====== Source data ======

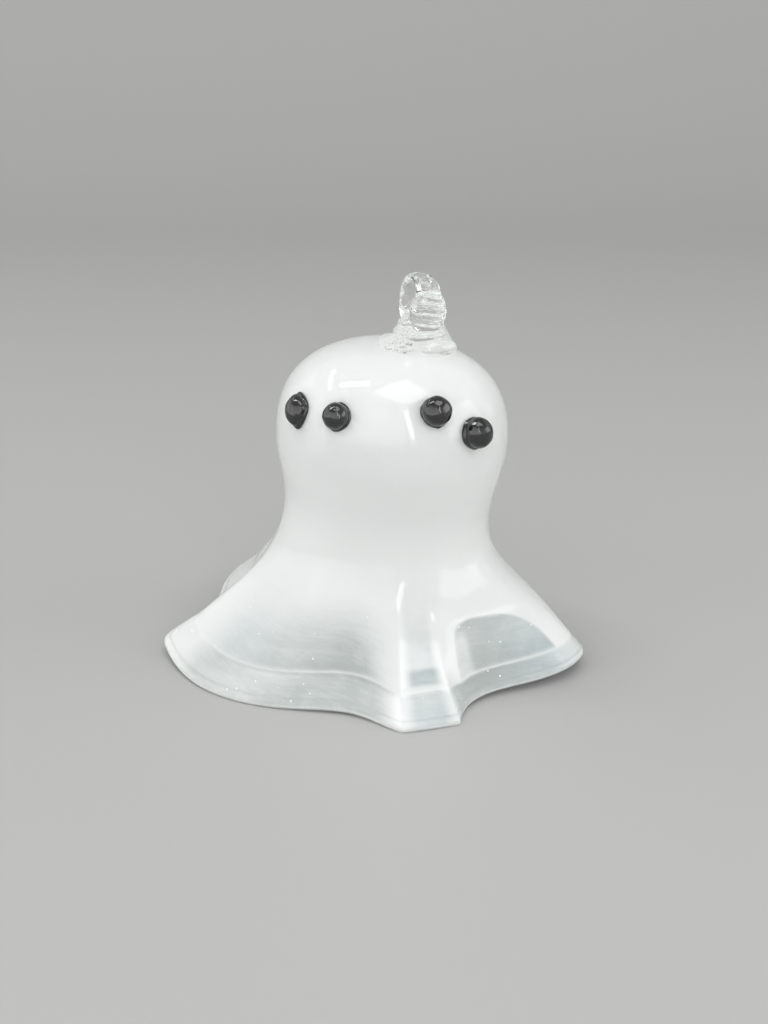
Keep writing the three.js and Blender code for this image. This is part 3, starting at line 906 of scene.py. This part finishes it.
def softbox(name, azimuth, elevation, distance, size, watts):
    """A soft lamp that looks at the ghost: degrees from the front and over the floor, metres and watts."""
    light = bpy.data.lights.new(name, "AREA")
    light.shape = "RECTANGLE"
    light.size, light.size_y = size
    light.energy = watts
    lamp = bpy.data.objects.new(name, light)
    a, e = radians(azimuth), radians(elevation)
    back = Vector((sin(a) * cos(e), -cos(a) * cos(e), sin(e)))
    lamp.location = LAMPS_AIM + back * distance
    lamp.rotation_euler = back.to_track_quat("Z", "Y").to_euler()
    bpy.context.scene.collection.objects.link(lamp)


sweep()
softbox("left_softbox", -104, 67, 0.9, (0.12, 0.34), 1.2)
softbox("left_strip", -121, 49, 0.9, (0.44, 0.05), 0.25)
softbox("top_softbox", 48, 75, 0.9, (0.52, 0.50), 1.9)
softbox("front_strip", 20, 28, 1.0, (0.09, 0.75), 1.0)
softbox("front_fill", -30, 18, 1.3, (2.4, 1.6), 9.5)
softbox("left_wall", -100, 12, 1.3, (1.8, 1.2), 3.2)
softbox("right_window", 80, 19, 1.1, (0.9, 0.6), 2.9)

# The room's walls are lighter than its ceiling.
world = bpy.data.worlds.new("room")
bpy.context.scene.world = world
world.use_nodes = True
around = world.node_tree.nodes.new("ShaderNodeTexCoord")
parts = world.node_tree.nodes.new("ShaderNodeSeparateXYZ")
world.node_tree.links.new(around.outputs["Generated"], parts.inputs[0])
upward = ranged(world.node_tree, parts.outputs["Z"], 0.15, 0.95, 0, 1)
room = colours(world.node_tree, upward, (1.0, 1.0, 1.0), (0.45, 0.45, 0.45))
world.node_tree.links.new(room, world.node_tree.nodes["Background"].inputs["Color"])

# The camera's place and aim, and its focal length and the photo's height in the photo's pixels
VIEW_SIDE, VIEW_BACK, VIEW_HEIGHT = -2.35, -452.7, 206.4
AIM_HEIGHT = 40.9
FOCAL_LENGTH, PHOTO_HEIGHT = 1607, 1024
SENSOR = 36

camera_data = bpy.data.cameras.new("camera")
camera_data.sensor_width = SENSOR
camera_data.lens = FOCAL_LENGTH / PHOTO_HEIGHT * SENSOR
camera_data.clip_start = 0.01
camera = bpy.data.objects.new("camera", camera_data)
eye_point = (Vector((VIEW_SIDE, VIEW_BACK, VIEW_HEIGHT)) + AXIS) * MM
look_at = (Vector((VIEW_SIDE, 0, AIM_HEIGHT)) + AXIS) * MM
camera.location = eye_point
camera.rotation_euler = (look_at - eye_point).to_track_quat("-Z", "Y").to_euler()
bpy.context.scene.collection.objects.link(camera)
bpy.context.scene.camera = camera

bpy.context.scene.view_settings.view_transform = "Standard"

======

→ To do
Write the entire listing out again, word for word.

→ Full output
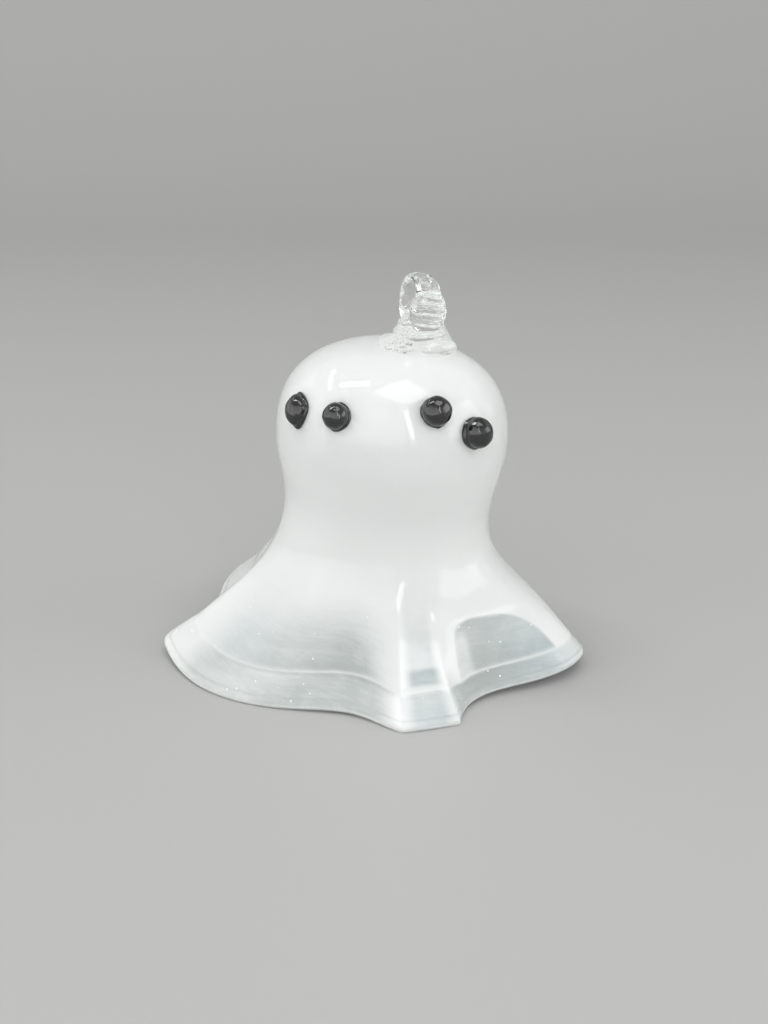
Keep writing the three.js and Blender code for this image. This is part 3, starting at line 906 of scene.py. This part finishes it.
def softbox(name, azimuth, elevation, distance, size, watts):
    """A soft lamp that looks at the ghost: degrees from the front and over the floor, metres and watts."""
    light = bpy.data.lights.new(name, "AREA")
    light.shape = "RECTANGLE"
    light.size, light.size_y = size
    light.energy = watts
    lamp = bpy.data.objects.new(name, light)
    a, e = radians(azimuth), radians(elevation)
    back = Vector((sin(a) * cos(e), -cos(a) * cos(e), sin(e)))
    lamp.location = LAMPS_AIM + back * distance
    lamp.rotation_euler = back.to_track_quat("Z", "Y").to_euler()
    bpy.context.scene.collection.objects.link(lamp)


sweep()
softbox("left_softbox", -104, 67, 0.9, (0.12, 0.34), 1.2)
softbox("left_strip", -121, 49, 0.9, (0.44, 0.05), 0.25)
softbox("top_softbox", 48, 75, 0.9, (0.52, 0.50), 1.9)
softbox("front_strip", 20, 28, 1.0, (0.09, 0.75), 1.0)
softbox("front_fill", -30, 18, 1.3, (2.4, 1.6), 9.5)
softbox("left_wall", -100, 12, 1.3, (1.8, 1.2), 3.2)
softbox("right_window", 80, 19, 1.1, (0.9, 0.6), 2.9)

# The room's walls are lighter than its ceiling.
world = bpy.data.worlds.new("room")
bpy.context.scene.world = world
world.use_nodes = True
around = world.node_tree.nodes.new("ShaderNodeTexCoord")
parts = world.node_tree.nodes.new("ShaderNodeSeparateXYZ")
world.node_tree.links.new(around.outputs["Generated"], parts.inputs[0])
upward = ranged(world.node_tree, parts.outputs["Z"], 0.15, 0.95, 0, 1)
room = colours(world.node_tree, upward, (1.0, 1.0, 1.0), (0.45, 0.45, 0.45))
world.node_tree.links.new(room, world.node_tree.nodes["Background"].inputs["Color"])

# The camera's place and aim, and its focal length and the photo's height in the photo's pixels
VIEW_SIDE, VIEW_BACK, VIEW_HEIGHT = -2.35, -452.7, 206.4
AIM_HEIGHT = 40.9
FOCAL_LENGTH, PHOTO_HEIGHT = 1607, 1024
SENSOR = 36

camera_data = bpy.data.cameras.new("camera")
camera_data.sensor_width = SENSOR
camera_data.lens = FOCAL_LENGTH / PHOTO_HEIGHT * SENSOR
camera_data.clip_start = 0.01
camera = bpy.data.objects.new("camera", camera_data)
eye_point = (Vector((VIEW_SIDE, VIEW_BACK, VIEW_HEIGHT)) + AXIS) * MM
look_at = (Vector((VIEW_SIDE, 0, AIM_HEIGHT)) + AXIS) * MM
camera.location = eye_point
camera.rotation_euler = (look_at - eye_point).to_track_quat("-Z", "Y").to_euler()
bpy.context.scene.collection.objects.link(camera)
bpy.context.scene.camera = camera

bpy.context.scene.view_settings.view_transform = "Standard"